As Earwicker sais, the example is not as meaningful in Haskell. If you absolutely want to have it anyway, here is something similar (swapping the two parts of a pair), c&p from an interactive session:
GHCi, version 6.8.2: http://www.haskell.org/ghc/ :? for help
Loading package base ... linking ... done.
Prelude> let swap (a,b) = (b,a)
Prelude> swap("hello", "world")
("world","hello")
Prelude> swap(1,2)
(2,1)
Prelude> swap("hello",2)
(2,"hello")

In Haskell, functions are as generic (polymorphic) as possible - the compiler will infer the "Most general type". For example, TheMarko's example swap is polymorphic by default in the absence of a type signature:
*Main> let swap (a,b) = (b,a)
*Main> :t swap
swap :: (t, t1) -> (t1, t)
As for partial specialization, ghc has a non-98 extension:
file:///C:/ghc/ghc-6.10.1/doc/users_guide/pragmas.html#specialize-pragma
Also, note that there's a mismatch in terminology. What's called generic in c++, Java, and C# is called polymorphic in Haskell. "Generic" in Haskell usually means polytypic:
http://haskell.readscheme.org/generic.html
But, aboe i use the c++ meaning of generic.

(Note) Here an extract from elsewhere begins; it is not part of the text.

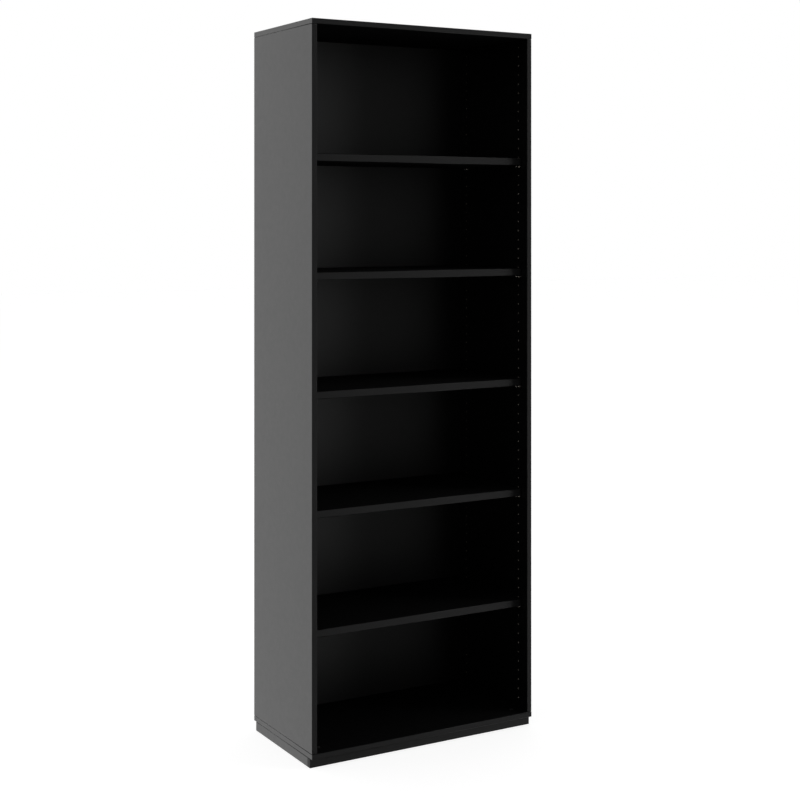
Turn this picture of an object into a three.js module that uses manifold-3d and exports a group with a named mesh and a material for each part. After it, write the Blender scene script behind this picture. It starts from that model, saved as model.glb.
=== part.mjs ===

In Haskell you would create type classes. Type classes are not like classes in OO languages. Take the Numeric type class It says that anything that is an instance of the class can perform certain operations(+ - * /) so Integer is a member of Numeric and provides implementations of the functions necessary to be considered Numeric and can be used anywhere a Numeric is expected.
Say you want to be able to foo Ints and Strings. Then you would declare Int and String to be
instances of the type class Foo. Now anywhere you see the type (Foo a) you can now use Int or String.
The reason why you can't add ints and floats directly is because add has the type (Numeric a) a -> a -> a a is a type variable and just like regular variables it can only be bound once so as soon as you bind it to Int every a in the list must be Int.

After reading enough in a Haskell book to really understand Earwicker's answer I'd suggest you also read about type classes. I'm not sure what “partial specialization” means, but it sounds like they could come close.